┌──

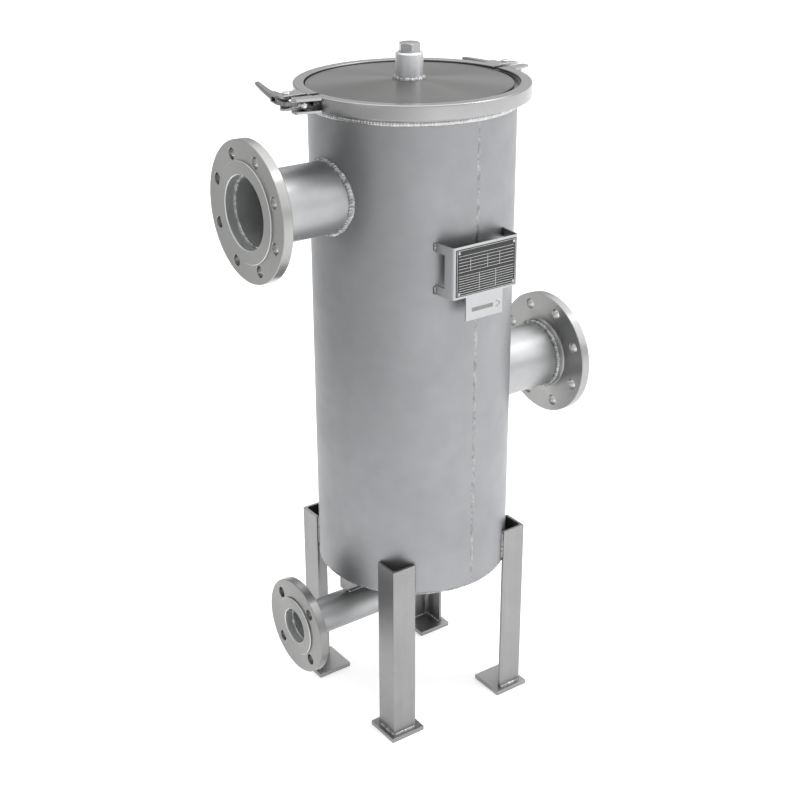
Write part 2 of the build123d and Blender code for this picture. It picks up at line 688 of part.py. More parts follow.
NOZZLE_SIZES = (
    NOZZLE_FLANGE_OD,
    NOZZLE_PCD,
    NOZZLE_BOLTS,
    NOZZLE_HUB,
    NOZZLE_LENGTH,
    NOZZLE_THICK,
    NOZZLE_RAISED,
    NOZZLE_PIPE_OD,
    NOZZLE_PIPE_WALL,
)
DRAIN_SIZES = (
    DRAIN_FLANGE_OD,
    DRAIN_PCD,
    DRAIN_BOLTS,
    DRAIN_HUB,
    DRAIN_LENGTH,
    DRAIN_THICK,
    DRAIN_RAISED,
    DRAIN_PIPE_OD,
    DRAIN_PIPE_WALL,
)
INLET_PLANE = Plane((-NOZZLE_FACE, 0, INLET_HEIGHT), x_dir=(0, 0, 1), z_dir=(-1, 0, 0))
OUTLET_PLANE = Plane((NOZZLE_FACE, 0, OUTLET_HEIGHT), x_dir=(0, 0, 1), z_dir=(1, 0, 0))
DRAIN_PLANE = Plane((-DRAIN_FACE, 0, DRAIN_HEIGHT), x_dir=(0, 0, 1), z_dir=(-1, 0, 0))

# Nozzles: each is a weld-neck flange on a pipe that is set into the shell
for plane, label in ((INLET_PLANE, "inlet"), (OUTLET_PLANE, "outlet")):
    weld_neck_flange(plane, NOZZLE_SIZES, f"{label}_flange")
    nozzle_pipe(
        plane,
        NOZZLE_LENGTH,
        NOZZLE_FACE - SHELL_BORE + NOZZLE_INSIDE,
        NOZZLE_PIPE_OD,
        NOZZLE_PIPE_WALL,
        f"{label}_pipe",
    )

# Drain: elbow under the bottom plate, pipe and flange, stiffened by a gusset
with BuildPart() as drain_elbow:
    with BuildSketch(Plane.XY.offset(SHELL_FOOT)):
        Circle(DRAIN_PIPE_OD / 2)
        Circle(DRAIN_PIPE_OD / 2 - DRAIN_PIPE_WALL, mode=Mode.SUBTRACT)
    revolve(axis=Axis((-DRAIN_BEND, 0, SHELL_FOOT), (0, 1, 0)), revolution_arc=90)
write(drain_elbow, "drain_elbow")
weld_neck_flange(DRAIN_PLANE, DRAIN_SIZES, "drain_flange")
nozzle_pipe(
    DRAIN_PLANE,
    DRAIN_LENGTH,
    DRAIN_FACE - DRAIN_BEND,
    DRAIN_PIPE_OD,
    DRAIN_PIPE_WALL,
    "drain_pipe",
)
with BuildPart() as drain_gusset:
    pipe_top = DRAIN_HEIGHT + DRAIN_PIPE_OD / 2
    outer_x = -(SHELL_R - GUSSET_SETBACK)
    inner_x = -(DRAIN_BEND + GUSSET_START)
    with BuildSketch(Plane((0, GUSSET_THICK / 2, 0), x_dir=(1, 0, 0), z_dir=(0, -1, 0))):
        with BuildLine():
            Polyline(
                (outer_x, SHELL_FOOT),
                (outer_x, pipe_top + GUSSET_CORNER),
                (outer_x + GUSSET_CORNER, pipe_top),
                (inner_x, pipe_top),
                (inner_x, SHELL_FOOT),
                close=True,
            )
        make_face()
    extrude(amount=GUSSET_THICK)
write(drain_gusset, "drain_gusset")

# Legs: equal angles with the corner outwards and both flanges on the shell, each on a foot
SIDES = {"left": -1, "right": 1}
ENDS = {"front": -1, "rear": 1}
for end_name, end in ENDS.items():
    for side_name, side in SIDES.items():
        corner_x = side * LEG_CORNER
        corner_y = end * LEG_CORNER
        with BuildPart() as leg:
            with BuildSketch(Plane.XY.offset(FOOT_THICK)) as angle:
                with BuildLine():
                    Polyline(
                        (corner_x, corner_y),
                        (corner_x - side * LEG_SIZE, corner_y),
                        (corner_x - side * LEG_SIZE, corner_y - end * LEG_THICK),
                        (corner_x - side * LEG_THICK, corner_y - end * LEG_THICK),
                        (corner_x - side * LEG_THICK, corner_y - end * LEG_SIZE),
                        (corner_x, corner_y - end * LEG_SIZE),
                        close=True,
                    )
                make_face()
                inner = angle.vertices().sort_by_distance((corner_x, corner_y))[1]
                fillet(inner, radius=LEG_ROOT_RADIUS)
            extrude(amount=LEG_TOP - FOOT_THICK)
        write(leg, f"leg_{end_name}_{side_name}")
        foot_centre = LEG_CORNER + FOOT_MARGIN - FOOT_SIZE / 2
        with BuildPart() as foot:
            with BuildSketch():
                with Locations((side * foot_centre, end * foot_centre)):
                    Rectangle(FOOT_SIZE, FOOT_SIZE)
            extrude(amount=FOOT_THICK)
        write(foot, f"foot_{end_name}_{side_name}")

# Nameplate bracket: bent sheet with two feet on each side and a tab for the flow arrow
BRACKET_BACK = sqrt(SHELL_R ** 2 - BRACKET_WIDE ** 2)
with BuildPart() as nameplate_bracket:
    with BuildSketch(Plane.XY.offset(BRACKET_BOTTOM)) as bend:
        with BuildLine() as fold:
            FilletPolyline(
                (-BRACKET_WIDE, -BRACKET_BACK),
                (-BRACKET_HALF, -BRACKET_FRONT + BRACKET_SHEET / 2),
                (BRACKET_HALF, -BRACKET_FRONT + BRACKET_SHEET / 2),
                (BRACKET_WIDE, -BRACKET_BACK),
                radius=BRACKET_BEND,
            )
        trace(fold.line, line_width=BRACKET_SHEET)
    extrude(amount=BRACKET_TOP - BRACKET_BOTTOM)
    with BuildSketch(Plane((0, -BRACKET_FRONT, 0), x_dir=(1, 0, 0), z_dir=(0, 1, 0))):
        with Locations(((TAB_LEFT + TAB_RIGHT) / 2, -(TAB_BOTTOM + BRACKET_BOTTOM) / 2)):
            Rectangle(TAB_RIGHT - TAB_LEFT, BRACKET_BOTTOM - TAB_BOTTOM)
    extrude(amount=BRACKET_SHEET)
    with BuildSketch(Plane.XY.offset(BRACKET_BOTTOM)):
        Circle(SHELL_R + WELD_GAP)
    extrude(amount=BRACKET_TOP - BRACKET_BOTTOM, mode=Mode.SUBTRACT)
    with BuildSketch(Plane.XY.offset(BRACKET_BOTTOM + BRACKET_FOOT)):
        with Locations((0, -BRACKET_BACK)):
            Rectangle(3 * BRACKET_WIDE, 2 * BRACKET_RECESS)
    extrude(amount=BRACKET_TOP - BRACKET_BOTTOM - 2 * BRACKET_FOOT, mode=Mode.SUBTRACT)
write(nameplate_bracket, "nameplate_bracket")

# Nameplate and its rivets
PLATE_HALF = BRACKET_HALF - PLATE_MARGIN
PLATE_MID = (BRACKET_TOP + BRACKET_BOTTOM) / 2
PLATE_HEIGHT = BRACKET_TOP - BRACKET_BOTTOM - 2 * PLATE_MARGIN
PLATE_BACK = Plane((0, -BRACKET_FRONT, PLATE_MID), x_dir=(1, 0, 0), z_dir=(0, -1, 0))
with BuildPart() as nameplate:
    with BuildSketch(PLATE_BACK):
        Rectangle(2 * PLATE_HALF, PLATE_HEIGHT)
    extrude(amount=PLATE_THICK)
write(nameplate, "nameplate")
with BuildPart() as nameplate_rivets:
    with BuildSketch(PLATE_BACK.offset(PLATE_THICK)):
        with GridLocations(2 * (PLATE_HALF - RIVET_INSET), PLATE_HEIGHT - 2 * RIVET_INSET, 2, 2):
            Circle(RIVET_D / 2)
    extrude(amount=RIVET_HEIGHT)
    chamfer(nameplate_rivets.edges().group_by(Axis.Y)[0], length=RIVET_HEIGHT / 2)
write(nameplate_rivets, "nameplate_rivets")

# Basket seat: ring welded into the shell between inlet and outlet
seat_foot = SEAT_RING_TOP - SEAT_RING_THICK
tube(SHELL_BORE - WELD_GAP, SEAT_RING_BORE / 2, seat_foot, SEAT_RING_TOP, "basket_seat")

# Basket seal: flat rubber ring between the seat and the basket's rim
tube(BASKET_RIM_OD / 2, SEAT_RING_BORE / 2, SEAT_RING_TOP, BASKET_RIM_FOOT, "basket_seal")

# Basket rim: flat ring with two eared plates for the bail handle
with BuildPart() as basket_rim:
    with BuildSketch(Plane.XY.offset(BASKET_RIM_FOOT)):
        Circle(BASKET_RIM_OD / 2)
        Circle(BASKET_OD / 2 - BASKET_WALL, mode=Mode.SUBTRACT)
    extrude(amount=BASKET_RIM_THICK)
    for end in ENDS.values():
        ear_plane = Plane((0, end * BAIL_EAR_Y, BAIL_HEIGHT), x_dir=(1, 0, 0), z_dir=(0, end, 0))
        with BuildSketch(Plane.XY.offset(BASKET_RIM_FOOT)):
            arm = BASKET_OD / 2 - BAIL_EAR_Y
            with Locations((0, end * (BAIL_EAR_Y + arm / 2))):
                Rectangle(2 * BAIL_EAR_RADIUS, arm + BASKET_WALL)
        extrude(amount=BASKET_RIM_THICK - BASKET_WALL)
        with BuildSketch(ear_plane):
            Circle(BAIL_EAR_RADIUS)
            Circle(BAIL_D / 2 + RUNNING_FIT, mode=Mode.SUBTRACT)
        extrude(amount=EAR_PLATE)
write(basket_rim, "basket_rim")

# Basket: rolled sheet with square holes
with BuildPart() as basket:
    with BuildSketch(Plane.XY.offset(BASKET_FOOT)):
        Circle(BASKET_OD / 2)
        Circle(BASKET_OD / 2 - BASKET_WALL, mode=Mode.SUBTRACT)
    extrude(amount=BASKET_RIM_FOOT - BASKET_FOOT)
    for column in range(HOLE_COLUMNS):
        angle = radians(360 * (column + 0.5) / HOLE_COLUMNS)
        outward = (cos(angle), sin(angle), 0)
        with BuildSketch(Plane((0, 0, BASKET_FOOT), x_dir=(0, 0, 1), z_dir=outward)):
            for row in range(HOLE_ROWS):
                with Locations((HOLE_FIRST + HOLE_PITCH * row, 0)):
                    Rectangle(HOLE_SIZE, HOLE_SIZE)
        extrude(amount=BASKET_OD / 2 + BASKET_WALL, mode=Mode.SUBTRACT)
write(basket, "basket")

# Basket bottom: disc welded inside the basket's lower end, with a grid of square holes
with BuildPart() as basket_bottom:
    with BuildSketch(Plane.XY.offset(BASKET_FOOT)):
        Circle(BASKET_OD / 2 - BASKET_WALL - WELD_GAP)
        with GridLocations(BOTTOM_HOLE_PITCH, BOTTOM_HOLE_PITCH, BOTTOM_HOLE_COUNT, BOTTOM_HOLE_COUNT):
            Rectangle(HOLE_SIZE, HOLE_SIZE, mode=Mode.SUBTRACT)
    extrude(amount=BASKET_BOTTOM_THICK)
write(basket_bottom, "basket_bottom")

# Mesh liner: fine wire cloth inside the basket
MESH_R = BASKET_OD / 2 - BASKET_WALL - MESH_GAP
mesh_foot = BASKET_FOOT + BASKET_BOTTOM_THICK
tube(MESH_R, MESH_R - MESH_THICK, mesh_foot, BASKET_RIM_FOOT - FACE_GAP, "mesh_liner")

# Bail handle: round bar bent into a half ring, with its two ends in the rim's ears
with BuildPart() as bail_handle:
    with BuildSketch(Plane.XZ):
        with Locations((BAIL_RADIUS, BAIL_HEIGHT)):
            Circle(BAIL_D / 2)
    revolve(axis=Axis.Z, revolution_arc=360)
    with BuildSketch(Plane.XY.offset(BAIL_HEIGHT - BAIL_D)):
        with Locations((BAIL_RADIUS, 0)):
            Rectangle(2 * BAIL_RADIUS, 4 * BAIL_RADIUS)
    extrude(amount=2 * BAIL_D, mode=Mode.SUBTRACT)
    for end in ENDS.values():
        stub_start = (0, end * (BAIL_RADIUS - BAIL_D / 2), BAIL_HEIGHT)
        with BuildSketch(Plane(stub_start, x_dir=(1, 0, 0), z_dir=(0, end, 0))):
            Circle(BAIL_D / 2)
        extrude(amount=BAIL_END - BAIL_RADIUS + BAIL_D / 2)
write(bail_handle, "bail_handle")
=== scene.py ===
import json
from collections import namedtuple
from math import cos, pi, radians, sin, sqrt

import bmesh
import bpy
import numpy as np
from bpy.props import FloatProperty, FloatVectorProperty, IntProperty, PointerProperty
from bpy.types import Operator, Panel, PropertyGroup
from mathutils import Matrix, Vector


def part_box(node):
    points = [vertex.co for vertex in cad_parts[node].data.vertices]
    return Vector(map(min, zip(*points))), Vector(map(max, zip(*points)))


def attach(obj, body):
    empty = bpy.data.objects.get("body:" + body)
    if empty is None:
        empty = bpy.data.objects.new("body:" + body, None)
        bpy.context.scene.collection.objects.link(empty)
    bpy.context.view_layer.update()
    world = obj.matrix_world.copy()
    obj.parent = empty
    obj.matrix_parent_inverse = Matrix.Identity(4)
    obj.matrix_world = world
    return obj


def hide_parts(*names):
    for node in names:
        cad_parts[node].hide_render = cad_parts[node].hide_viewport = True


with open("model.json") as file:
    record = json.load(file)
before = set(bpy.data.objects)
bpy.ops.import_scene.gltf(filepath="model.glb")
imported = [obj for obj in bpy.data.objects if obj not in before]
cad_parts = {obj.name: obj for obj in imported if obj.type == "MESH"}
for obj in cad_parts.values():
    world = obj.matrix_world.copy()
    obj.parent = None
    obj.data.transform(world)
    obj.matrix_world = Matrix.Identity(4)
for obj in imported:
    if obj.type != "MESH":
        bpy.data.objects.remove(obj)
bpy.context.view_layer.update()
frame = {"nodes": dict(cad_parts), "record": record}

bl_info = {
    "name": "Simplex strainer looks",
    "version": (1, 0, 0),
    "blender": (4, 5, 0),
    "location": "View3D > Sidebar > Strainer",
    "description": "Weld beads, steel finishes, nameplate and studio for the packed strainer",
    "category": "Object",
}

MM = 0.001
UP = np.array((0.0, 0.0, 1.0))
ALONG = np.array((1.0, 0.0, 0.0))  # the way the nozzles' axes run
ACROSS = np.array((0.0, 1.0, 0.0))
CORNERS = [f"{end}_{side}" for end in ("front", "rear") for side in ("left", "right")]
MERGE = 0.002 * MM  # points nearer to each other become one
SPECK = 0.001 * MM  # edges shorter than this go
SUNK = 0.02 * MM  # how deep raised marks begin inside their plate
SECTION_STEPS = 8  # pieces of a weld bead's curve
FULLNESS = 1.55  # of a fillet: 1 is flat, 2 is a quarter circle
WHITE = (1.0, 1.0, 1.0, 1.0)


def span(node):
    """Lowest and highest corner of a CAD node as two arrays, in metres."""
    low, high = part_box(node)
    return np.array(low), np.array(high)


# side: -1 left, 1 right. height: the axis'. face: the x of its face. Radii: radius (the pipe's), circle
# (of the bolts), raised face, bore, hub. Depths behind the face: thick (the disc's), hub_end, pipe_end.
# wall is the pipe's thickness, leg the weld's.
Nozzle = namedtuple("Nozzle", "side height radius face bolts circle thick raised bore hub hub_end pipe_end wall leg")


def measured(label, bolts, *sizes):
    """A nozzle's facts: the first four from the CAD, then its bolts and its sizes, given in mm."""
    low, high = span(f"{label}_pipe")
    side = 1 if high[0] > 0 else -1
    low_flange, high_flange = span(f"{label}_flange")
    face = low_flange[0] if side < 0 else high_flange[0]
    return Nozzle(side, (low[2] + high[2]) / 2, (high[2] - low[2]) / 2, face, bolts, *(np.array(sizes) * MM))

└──

### Aim of the task
Copy out every line where the word "record" occurs.

### Full output
    record = json.load(file)
frame = {"nodes": dict(cad_parts), "record": record}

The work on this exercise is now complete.